Given a conditional probability P(B|A), is it reasonable to consider B and A are independent? This is a concrete example of Bayes Theorem and Hidden Markov Models. followings are given. If a random day (day_0) is sunny, the next day (day_1) is sunny in a probability of 80%, rainy in a probability of 20%. it has a probability of 0.8 that Bob is Happy when it is sunny, 0.2 for grumpy. Bob is Happy when it is rainy in a probability of 40%, 60% is grumpy. assume Wednesday is sunny(0.67), Bob is Happy(0.8) and Thursday is rainy (0.2) and Bob is grumpy (0.6). this video claims the probability of the whole thing (of a Hidden Markov Models) happening is the product of all these. the probability that Bob is Happy is conditional on the event Wednesday is sunny, given this, is it reasonable to consider all these four are independent? $0.8*0.67*0.2*0.6 = 0.064$

> the probability that Bob is Happy is conditional on the event Wednesday is sunny, given this, is it reasonable to consider all these four are independent?

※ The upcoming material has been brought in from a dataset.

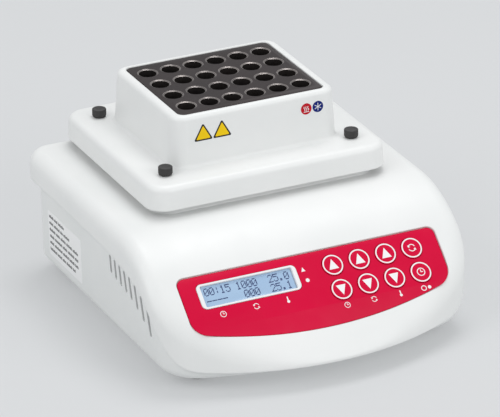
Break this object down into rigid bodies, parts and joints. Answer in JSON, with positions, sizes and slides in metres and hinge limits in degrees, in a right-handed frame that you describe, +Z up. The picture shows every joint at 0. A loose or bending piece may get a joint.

No, and to the contrary, you have been given _conditional probabilities_.

$$\begin{align}&\mathsf P(W{=}s, B_W{=}h, T{=}r, B_T{=}g)\\\\[1ex]=~&\mathsf P(W{=}s)\,\mathsf P(B_W{=}h\mid W{=}s)\,\mathsf P(T{=}r\mid W{=}s)\,\mathsf P(B_T{=}g\mid T{=}r)\\\\[1ex]=~&\tfrac 23\cdot 0.8\cdot0.2\cdot0.6 \end{align}$$

This factorisation can be described by the following Directed Acyclic Graph.$$\require{enclose}{\enclose{circle}{~W~}\to\enclose{circle}{B_W}\\\~\downarrow\\\\\enclose{circle}{~T~}\to\enclose{circle}{B_T}}$$